Here is a slightly edited reprise of part of transint.hlp
(downloadable from SSC as -transint-): 

-------------------------------------
Transformations for variables that are both positive and negative 

    Most of the literature on transformations focuses on one or both of two related
    situations: the variable concerned is strictly positive; or it is zero or positive. If
    the first situation does not hold, some transformations do not yield real number
    results (notably, logarithms and reciprocals); if the second situation does not hold,
    then some other transformations do not yield real number results or more generally do
    not appear useful (notably, cube roots, square roots or squares).

    However, in some situations response variables in particular can be both positive and
    negative. This is common whenever the response is a balance, change, difference or
    derivative. Although such variables are often skew, the most awkward property that may
    invite transformation is heavy (long or fat) tails, high kurtosis in one terminology.
    Zero usually has a strong substantive meaning, so that we wish to preserve the
    distinction between negative, zero and positive values. (Note that Celsius or
    Fahrenheit temperatures do not really qualify here, as their zero points are
    statistically arbitrary, for all the importance of whether water melts or freezes.)

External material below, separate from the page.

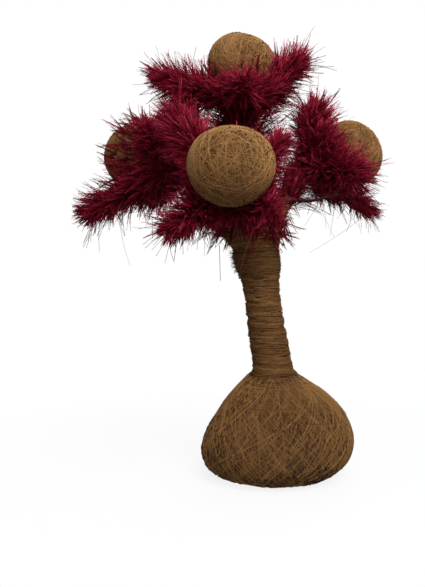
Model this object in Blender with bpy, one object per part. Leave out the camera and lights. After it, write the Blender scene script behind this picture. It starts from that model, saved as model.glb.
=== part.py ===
"""Tabletop tree ornament wound in plant fibre, with four shaggy flowers on wire branches.

Every length is written in millimetres and turned into metres by MM.
X is to the viewer's right, Y is away from the viewer, Z is up, and the origin is the centre
of the flat foot.
"""
import math

import bmesh
import bpy
from mathutils import Matrix, Vector

MM = 0.001
GAP = 0.4               # air kept between neighbouring pieces

# Base: a plaster-clay weight inside a thick wound cover
BASE_SIDES = 28
BASE_COVER = 3.6        # thickness of the wound cover
FOOT_PLUG_R = 21.6      # the weight shows through the cover as a flat disc this big
NECK_BORE_R = 12.6      # the cover's opening round the stick
WEIGHT_TOP = 79.0
SOCKET_R, SOCKET_FLOOR = 8.4, 14.0
BASE_OUTLINE = [        # radius, height, sideways shift of the lumpy dome
    (36.0, 0.0, 0.0), (46.0, 1.4, -1.5), (53.5, 4.4, -3.2), (58.8, 8.4, -3.2),
    (62.6, 13.0, -2.0), (65.6, 19.0, -0.8), (66.8, 27.0, 0.4), (64.4, 40.0, 2.2),
    (58.0, 53.0, 3.6), (50.2, 64.5, 2.9), (40.8, 74.5, 1.4), (30.3, 83.0, -1.3),
    (21.0, 90.5, -3.2),
]

# Trunk
TRUNK_SIDES = 18
STICK_R, STICK_FLOOR, STICK_TOP = 7.2, 15.0, 196.0
TRUNK_BORE_R = 12.4
TRUNK_AXIS = [          # the trunk's leaning centre line
    (0.0, 0.0, 14.0), (0.0, 0.0, 49.0), (-0.2, 0.0, 79.0), (-3.6, 0.0, 95.0),
    (-6.6, 0.0, 113.0), (-11.0, 0.0, 141.0), (-14.6, 0.0, 169.0), (-18.0, 0.0, 197.0),
    (-19.0, 0.0, 205.0),
]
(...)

    In these circumstances, experience with right-skewed and strictly positive variables
    might suggest looking for a transformation that behaves like ln x when x is positive
    and like ln(-x) when x is negative.  This still leaves the problem of what to do with
    zeros. In addition, it is clear from any sketch that (in Stata terms)

        cond(x <= 0, ln(-x), ln(x))

    would be useless. One way forward is to use

        ln(-x + 1)    if x <= 0, 
        ln(x + 1)     if x > 0.  

    This can also be written

        sign(x) ln(|x| + 1)

    where sign(x) is 1 if x > 0, 0 if x == 0 and -1 if x < 0.  This function passes through
    the origin, behaves like x for small x, positive and negative, and like sign(x)
    ln(abs(x)) for large |x|.  The gradient is steepest at 1 at x = 0, so the
    transformation pulls in extreme values relative to those near the origin.  It has
    recently been dubbed the neglog transformation (Whittaker et al. 2005).  An earlier
    reference is John and Draper (1980).  In Stata language, this could be

        cond(x <= 0, ln(-x + 1), ln(x + 1))

    or

        sign(x) * ln(abs(x) + 1) 

    The inverse transformation is

        cond(t <= 0, 1 - exp(-t), exp(t) - 1)

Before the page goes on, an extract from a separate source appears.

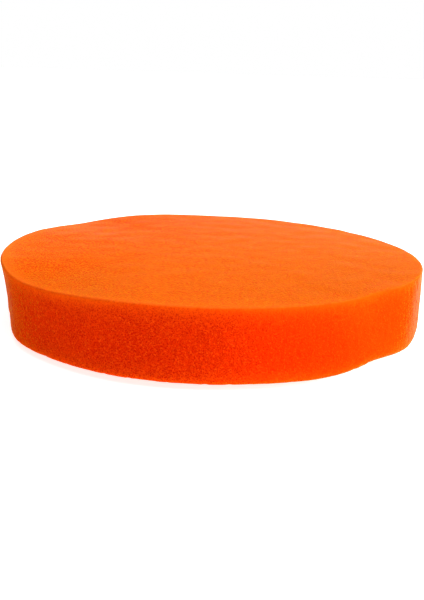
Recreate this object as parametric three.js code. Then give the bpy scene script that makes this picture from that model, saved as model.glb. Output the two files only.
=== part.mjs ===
// Flat foam polishing pad for a machine polisher, in millimetres, +Z up.
// The working face looks up. The loop backing looks down and its pile rests on the XY plane,
// with the origin at the centre of the pile's lower face.
import * as THREE from "three";

// Driving dimensions.
const padDiameter = 165; // foam disc, die-cut from sheet
const foamThickness = 25;
const foamEdgeRadius = 0.8; // the cut edge is crisp, with only a slight break
const loopDiameter = 150; // loop fabric, cut to suit a 150 mm backing plate
const pileThickness = 1.2; // brushed loops that the plate's hooks catch
const clothThickness = 0.6; // knitted ground that holds the loops
const filmThickness = 0.2; // hot-melt film between cloth and foam
const filmInset = 0.5; // the film stops just short of the cloth's edge
const pileInset = 0.4; // the outermost row of loops stands just inside the cloth's edge
const loopEdgeRadius = 0.25;

// Heights of the faces between the layers, from the floor up.
const clothBottom = pileThickness;
const filmBottom = clothBottom + clothThickness;
const foamBottom = filmBottom + filmThickness;
const foamTop = foamBottom + foamThickness;

const roundSegments = 128;
const edgeDivisions = 2; // an arc is drawn with twice this many straight steps
const quarterTurn = Math.PI / 2;

// A solid disc about +Z from one height to another, with its two rims rounded to edgeRadius.
function disc(radius, bottom, top, edgeRadius) {
  const rim = radius - edgeRadius;
  const profile = new THREE.Path();
  profile.moveTo(0, bottom);
  profile.lineTo(rim, bottom);
  profile.absarc(rim, bottom + edgeRadius, edgeRadius, -quarterTurn, 0, false);
  profile.absarc(rim, top - edgeRadius, edgeRadius, 0, quarterTurn, false);
  profile.lineTo(0, top);
  const geometry = new THREE.LatheGeometry(profile.getPoints(edgeDivisions), roundSegments);
  return geometry.rotateX(quarterTurn);
}

// A solid disc about +Z with square rims, for layers too thin to have a visible radius.
function flatDisc(radius, bottom, top) {
  const profile = [
    new THREE.Vector2(0, bottom),
    new THREE.Vector2(radius, bottom),
    new THREE.Vector2(radius, top),
    new THREE.Vector2(0, top),
  ];
  return new THREE.LatheGeometry(profile, roundSegments).rotateX(quarterTurn);
}

function piece(name, geometry, color, roughness) {
  const material = new THREE.MeshStandardMaterial({ color, roughness, metalness: 0 });
  const mesh = new THREE.Mesh(geometry, material);
  mesh.name = name;
  return mesh;
}

// Open-cell polyurethane foam, one colour all through.
function foamDisc() {
  const shape = disc(padDiameter / 2, foamBottom, foamTop, foamEdgeRadius);
  return piece("foam_disc", shape, "#fa6a1e", 0.95);
}

// Thin cured film that bonds the loop fabric to the foam's flat back.
function adhesiveFilm() {
  const shape = flatDisc(loopDiameter / 2 - filmInset, filmBottom, foamBottom);
  return piece("adhesive_film", shape, "#e3a35a", 0.45);
}

// Warp-knitted ground of the loop fabric.
function loopGroundCloth() {
  const shape = flatDisc(loopDiameter / 2, clothBottom, filmBottom);
  return piece("loop_ground_cloth", shape, "#c9531d", 0.9);
}

// Brushed loops standing out of the ground cloth, as the mat that the hooks press into.
function loopPile() {
  const shape = disc(loopDiameter / 2 - pileInset, 0, clothBottom, loopEdgeRadius);
  return piece("loop_pile", shape, "#e0703a", 0.85);
}

const pad = new THREE.Group();
pad.add(foamDisc(), adhesiveFilm(), loopGroundCloth(), loopPile());

export default pad;
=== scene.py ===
"""A flat foam polishing pad: orange open-cell foam with a loop-fabric disc bonded to its back."""
import math

import bpy
import numpy as np
from mathutils import Matrix, Vector, noise


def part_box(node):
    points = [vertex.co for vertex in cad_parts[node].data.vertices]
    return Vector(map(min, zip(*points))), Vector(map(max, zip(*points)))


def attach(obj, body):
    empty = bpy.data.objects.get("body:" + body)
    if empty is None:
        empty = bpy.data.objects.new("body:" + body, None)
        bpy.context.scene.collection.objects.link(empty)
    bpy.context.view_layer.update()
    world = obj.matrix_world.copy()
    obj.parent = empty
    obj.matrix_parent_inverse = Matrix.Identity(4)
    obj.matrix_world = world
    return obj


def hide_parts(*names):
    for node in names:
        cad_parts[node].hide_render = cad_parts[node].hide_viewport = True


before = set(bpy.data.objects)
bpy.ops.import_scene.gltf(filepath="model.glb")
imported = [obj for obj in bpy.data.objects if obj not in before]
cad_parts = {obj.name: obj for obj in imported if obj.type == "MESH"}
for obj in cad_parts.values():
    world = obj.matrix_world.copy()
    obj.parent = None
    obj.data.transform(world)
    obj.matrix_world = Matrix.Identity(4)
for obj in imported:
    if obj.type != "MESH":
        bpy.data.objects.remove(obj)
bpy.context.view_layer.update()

MM = 0.001
foam_low, foam_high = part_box("foam_disc")
RADIUS = (foam_high.x - foam_low.x) / 2
FOAM_TOP = foam_high.z
FOAM_BOTTOM = foam_low.z


# ---------------------------------------------------------------- camera

LENS_MM = 50
CAMERA_DISTANCE = 4 * RADIUS  # from the centre of the working face
CAMERA_ELEVATION = math.radians(12.0)
CAMERA_ROLL = math.radians(1.75)
AIM_ASIDE = 1.8 * MM  # how far from the axis the camera looks, towards +X
AIM_BELOW_TOP = 20.3 * MM


def make_camera():
    """The camera looks slightly down on the pad from the front, with its right side a little low."""
    top_centre = Vector((0, 0, FOAM_TOP))
    back = Vector((0, -math.cos(CAMERA_ELEVATION), math.sin(CAMERA_ELEVATION)))
    data = bpy.data.cameras.new("camera")
    data.lens = LENS_MM
    camera = bpy.data.objects.new("camera", data)
    bpy.context.scene.collection.objects.link(camera)
    camera.location = top_centre + CAMERA_DISTANCE * back
    aim = top_centre + Vector((AIM_ASIDE, 0, -AIM_BELOW_TOP))
    look = (aim - camera.location).to_track_quat("-Z", "Y").to_matrix()
    roll = Matrix.Rotation(CAMERA_ROLL, 3, "Z")
    camera.rotation_euler = (look @ roll).to_euler()
    bpy.context.scene.camera = camera


# ---------------------------------------------------------------- shape of the foam

class Swell:
    """A local unevenness of the foam's outline, fading smoothly to both sides of one direction.

    azimuth and spread are in degrees, anticlockwise from +X. The lengths are in millimetres:
    out moves the edge away from the axis, up raises it, and soften widens its rounding.
    """

    def __init__(self, azimuth, spread, out=0.0, up=0.0, soften=0.0):
        self.azimuth = math.radians(azimuth)
        self.spread = math.radians(spread)
        self.out = out * MM
        self.up = up * MM
        self.soften = soften * MM

    def weight(self, angle):
        away = (angle - self.azimuth + math.pi) % (2 * math.pi) - math.pi
        return np.exp(-((away / self.spread) ** 2))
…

    A suitable generalisation of powers other than 0 is

        -[(-x + 1)^p - 1] / p    if x <= 0, 
          [(x + 1)^p - 1] / p    if x > 0. 

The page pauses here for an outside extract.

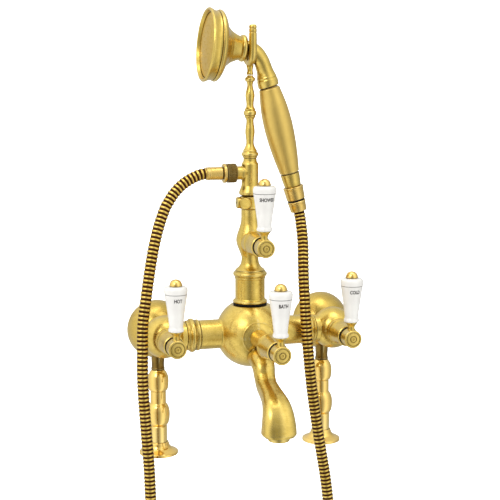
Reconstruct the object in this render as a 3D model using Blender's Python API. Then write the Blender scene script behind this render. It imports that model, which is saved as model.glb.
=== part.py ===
"""Exposed bath and shower mixer on two deck pillars, with a telephone handset on a riser.

Lengths here are millimetres; each mesh is written in metres, with +Z up, +X to the right
seen from the front and -Y towards the person in the bath. The origin is on the deck plane,
straight below the centre of the mixer's ball.
"""
from math import asin, cos, degrees, pi, radians, sin

import bmesh
import bpy
from mathutils import Vector

MM = 0.001
GAP = 0.3

# Driving dimensions
BAR_Z = 132.0
REACH_X = 90.0
PILLAR_Y = 35.0
BALL_R = 35.4
TUBE_R = 15.0
TUBE_END = 54.3
VALVE_R = 21.8
BELL_R = 30.5
BELL_WALL = 1.6
BELL_HOLE_R = 14.2
BELL_BACK_Y = 44.3
SHOWER_Z = 226.5
BRANCH_Z = 296.6
CRADLE_Z = 420.4
SPINDLE_R = 4.0
SPINDLE_BORE_R = SPINDLE_R + GAP
HUB_DEPTH = 13.5
SEAL_THICK = 2.2
LEVER_R = 9.0
ROD_R = 2.2
HANDSET_TILT = 5.3
GRIP_TILT = 14.3
GRIP_TOP = (19.9, 0.0, 382.5)
HOSE_R = 5.9
SPOUT_ROOT_Y = 34.6
OUTLET_Y = 104.0
LARGE_SIDES = 18
SIDES = 16
SMALL_SIDES = 12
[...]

    Transformations that affect skewness as well as heavy tails in variables that are both
    positive and negative were discussed by Yeo and Johnson (2000).

    Another possibility in this terrain is to apply the inverse hyperbolic function arsinh
    (also known as arg sinh, sinh^-1 and arcsinh).  This is the inverse of the sinh
    function, which in turn is defined as

        sinh(x) = (exp(x) - exp(-x)) / 2. 

    The sinh and arsinh functions can be computed in Mata as sinh(x) and asinh(x) and in
    Stata as (exp(x) - exp(-x))/2 and ln(x + sqrt(x^2 + 1)).

    The arsinh function also too passes through the origin and is steepest at the origin.
    For large |x| it behaves like sign(x) ln(|2x|).  So in practice neglog(x) and arsinh(x)
    have loosely similar effects. See also Johnson (1949).

References 

    John, J.A. and N.R. Draper. 1980.  An alternative family of transformations.  Applied
        Statistics 29: 190-197.

    Johnson, N.L. 1949.  Systems of frequency curves generated by methods of translation.
        Biometrika 36: 149-176.

    Whittaker, J., J. Whitehead and M. Somers. 2005.  The neglog transformation and
        quantile regression for the analysis of a large credit scoring database.  Applied
        Statistics 54: 863-878.

    Yeo, I. and R.A. Johnson. 2000.  A new family of power transformations to improve
        normality or symmetry.  Biometrika 87: 954-959.

-----------------------------------------------------

Nick 
n.j.cox@durham.ac.uk 

Nick Cox
> 
> It may be that the zeros represent a _qualitatively_ 
> subset deserving separate modelling. But that would 
> be substantive knowledge and isn't given here. 
 
Feiveson, Alan
  
> > I would think that you would need distinct models for the 
> > probability of
> > a zero and for the the conditional non-zero distribution. Perhaps
> > something like -heckman- might work. Even if the zero is not 
> > important,
> > you can't use something like a normal distribution to model 
> > the variable
> > unconditionally.
>  
> Nick Cox
>  
> > Without more known about the underlying science, it is difficult to
> > comment.
> > 
> > But one answer is that you don't necessarily need to do anything
> > special. It is the conditional distribution of response given 
> > predictors
> > that is the stochastic side of modelling, not the unconditional
> > distribution. Besides, a spike near the middle is not much of a
> > pathology compared with one at an extreme. 
> 
> Francesca Gagliardi
>   
> > > I would be grateful if anyone could give me suggestions on 
> > how to deal
> > 
> > > with a dependent variable that has a mass point at zero and is 
> > > continuosly distributed over negative and positive values. 
> > In such a 
> > > case, which is the most appropriate model to estimate?